┌──

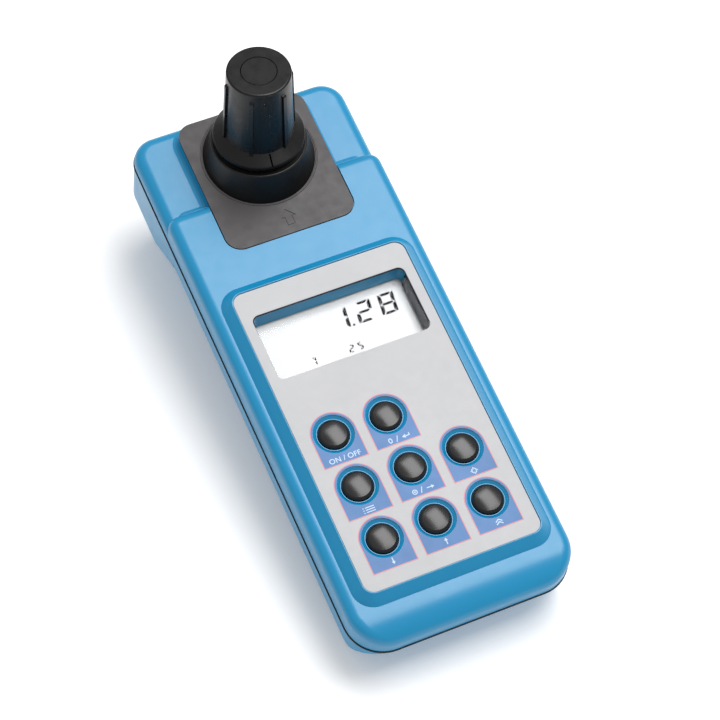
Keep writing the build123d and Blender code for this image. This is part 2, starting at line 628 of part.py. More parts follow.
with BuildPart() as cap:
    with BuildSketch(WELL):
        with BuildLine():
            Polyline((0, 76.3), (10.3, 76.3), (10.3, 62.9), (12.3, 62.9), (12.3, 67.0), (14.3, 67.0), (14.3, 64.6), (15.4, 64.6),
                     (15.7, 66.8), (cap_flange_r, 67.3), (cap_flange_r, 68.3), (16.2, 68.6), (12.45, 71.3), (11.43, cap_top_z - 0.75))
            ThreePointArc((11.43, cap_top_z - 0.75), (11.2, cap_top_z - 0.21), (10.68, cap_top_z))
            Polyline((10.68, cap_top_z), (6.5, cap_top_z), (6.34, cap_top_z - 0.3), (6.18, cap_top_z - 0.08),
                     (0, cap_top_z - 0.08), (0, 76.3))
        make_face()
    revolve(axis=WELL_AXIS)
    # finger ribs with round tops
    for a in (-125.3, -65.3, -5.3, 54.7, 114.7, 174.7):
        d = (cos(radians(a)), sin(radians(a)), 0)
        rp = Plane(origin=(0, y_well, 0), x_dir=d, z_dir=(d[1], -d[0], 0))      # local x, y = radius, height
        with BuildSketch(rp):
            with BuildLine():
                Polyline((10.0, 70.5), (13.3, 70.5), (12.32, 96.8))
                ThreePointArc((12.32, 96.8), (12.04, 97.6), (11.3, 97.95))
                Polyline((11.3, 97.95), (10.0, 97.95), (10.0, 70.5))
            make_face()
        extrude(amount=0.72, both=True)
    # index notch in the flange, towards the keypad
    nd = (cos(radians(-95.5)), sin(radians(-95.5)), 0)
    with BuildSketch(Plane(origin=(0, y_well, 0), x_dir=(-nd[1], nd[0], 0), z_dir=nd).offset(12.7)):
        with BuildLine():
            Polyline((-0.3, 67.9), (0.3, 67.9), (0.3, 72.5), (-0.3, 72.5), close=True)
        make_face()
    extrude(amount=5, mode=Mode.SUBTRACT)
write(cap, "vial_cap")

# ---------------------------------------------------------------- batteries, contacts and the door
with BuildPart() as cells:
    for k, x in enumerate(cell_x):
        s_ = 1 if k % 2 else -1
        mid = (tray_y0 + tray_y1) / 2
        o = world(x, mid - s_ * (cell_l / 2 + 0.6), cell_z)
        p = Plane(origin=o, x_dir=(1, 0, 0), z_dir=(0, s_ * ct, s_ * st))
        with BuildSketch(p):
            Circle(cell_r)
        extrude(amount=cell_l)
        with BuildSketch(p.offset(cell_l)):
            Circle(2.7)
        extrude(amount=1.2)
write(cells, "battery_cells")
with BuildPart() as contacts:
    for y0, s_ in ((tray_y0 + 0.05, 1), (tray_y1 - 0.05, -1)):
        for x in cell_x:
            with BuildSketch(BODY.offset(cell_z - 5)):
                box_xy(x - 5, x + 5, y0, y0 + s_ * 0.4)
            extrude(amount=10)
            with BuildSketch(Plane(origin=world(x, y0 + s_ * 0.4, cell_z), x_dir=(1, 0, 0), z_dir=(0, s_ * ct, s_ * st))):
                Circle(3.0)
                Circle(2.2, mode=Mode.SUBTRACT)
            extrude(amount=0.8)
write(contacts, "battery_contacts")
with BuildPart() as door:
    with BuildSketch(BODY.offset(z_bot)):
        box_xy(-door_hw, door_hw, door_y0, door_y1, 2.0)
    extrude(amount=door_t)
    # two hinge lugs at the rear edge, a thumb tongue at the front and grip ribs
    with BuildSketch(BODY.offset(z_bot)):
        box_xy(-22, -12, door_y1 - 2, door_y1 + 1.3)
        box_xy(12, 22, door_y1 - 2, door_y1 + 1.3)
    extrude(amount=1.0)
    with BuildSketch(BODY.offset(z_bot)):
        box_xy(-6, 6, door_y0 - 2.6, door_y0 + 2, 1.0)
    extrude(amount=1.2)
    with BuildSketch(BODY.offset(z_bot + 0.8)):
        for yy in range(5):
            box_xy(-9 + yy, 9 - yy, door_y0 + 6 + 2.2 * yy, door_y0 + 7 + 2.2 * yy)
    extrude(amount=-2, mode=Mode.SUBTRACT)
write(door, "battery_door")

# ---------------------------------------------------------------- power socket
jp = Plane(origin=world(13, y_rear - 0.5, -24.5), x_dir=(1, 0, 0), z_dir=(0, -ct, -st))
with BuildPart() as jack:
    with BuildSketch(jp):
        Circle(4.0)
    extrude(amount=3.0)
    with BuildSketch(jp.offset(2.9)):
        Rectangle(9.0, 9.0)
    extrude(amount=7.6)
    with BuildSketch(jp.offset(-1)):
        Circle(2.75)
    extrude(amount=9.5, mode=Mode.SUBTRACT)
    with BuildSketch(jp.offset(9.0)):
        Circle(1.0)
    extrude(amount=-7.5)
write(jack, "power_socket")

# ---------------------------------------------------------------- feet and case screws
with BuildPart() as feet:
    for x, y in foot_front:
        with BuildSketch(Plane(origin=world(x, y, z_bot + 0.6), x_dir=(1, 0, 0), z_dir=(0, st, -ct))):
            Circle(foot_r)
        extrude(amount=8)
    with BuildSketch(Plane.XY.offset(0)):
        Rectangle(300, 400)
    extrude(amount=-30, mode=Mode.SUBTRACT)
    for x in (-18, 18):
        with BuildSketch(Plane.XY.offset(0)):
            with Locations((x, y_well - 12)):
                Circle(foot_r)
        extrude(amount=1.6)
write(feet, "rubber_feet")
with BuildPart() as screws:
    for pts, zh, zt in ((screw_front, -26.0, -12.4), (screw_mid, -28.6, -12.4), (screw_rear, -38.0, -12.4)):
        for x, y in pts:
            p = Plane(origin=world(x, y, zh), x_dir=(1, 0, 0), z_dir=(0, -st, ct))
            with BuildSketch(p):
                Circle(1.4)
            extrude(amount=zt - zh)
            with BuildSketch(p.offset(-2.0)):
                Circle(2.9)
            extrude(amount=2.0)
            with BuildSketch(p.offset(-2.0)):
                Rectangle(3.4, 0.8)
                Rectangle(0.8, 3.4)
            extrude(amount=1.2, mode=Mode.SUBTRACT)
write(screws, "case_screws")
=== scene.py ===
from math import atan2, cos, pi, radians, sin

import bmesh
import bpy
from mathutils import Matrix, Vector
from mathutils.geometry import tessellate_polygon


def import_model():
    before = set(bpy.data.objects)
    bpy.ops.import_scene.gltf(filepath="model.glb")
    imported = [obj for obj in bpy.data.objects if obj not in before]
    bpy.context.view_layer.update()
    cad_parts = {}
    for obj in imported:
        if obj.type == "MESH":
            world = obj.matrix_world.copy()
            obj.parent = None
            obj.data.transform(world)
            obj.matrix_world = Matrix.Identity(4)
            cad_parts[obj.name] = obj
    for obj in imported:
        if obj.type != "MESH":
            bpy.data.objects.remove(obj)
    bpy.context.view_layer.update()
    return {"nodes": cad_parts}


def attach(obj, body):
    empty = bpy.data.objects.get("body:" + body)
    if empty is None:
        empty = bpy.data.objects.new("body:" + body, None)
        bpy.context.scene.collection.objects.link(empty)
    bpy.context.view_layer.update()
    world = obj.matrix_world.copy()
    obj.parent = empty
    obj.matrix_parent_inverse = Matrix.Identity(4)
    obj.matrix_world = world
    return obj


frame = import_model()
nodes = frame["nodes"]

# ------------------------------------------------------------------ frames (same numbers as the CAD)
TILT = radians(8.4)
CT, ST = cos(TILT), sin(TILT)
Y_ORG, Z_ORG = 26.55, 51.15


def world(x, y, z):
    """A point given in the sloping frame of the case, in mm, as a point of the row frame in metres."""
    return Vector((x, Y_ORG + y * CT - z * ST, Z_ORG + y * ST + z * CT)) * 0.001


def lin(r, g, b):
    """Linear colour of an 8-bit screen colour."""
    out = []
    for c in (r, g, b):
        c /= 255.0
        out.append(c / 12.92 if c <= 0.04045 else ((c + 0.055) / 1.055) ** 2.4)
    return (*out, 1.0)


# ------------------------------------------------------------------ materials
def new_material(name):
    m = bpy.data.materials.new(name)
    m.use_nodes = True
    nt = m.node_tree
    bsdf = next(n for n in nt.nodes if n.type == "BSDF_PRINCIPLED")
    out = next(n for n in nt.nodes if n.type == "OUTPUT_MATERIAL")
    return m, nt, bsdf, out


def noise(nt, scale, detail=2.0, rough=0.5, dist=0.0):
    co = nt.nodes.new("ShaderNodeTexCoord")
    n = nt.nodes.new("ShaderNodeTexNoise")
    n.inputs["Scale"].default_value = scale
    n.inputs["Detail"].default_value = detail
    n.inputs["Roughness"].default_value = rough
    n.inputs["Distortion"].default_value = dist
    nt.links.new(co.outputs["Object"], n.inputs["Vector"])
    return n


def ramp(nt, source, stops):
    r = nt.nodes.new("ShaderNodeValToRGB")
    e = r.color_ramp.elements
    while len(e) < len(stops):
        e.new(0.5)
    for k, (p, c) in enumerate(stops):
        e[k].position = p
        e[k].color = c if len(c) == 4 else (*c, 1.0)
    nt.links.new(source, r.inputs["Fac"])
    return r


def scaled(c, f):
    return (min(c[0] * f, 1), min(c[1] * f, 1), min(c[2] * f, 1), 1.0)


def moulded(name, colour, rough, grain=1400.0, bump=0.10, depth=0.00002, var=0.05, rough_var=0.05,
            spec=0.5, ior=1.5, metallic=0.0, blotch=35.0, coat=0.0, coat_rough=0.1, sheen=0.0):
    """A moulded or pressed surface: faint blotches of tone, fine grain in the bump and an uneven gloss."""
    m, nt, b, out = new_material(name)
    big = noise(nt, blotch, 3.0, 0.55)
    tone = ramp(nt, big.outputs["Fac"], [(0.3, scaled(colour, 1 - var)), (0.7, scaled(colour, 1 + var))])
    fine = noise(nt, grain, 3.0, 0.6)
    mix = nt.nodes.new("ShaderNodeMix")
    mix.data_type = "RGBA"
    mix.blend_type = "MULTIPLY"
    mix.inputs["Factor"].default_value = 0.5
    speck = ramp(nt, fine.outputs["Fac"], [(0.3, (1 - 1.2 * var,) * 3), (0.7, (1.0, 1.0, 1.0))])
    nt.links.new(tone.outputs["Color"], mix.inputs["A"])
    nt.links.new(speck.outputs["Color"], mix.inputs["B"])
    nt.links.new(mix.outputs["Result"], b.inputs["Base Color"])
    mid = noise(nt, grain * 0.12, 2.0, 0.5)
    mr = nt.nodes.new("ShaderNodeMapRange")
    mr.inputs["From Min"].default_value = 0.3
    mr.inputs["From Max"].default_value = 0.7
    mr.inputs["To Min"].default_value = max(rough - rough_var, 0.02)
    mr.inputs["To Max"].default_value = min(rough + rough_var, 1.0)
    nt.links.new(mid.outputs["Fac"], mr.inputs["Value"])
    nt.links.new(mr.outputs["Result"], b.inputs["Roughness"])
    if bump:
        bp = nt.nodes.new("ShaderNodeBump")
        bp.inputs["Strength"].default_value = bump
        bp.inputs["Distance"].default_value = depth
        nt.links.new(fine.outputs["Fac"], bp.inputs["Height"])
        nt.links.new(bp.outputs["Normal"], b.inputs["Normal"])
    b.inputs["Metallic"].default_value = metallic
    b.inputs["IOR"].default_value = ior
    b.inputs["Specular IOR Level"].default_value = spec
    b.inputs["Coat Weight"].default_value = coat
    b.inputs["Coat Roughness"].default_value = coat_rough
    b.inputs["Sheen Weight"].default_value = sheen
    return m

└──

Repeat, word for word, only the lines from the line holding "obj.matrix_parent_inverse = Matrix.Identity(4)" through the line holding "return (min(c[0] *", with both of those lines included.

    obj.matrix_parent_inverse = Matrix.Identity(4)
    obj.matrix_world = world
    return obj


frame = import_model()
nodes = frame["nodes"]

# ------------------------------------------------------------------ frames (same numbers as the CAD)
TILT = radians(8.4)
CT, ST = cos(TILT), sin(TILT)
Y_ORG, Z_ORG = 26.55, 51.15


def world(x, y, z):
    """A point given in the sloping frame of the case, in mm, as a point of the row frame in metres."""
    return Vector((x, Y_ORG + y * CT - z * ST, Z_ORG + y * ST + z * CT)) * 0.001


def lin(r, g, b):
    """Linear colour of an 8-bit screen colour."""
    out = []
    for c in (r, g, b):
        c /= 255.0
        out.append(c / 12.92 if c <= 0.04045 else ((c + 0.055) / 1.055) ** 2.4)
    return (*out, 1.0)


# ------------------------------------------------------------------ materials
def new_material(name):
    m = bpy.data.materials.new(name)
    m.use_nodes = True
    nt = m.node_tree
    bsdf = next(n for n in nt.nodes if n.type == "BSDF_PRINCIPLED")
    out = next(n for n in nt.nodes if n.type == "OUTPUT_MATERIAL")
    return m, nt, bsdf, out


def noise(nt, scale, detail=2.0, rough=0.5, dist=0.0):
    co = nt.nodes.new("ShaderNodeTexCoord")
    n = nt.nodes.new("ShaderNodeTexNoise")
    n.inputs["Scale"].default_value = scale
    n.inputs["Detail"].default_value = detail
    n.inputs["Roughness"].default_value = rough
    n.inputs["Distortion"].default_value = dist
    nt.links.new(co.outputs["Object"], n.inputs["Vector"])
    return n


def ramp(nt, source, stops):
    r = nt.nodes.new("ShaderNodeValToRGB")
    e = r.color_ramp.elements
    while len(e) < len(stops):
        e.new(0.5)
    for k, (p, c) in enumerate(stops):
        e[k].position = p
        e[k].color = c if len(c) == 4 else (*c, 1.0)
    nt.links.new(source, r.inputs["Fac"])
    return r


def scaled(c, f):
    return (min(c[0] * f, 1), min(c[1] * f, 1), min(c[2] * f, 1), 1.0)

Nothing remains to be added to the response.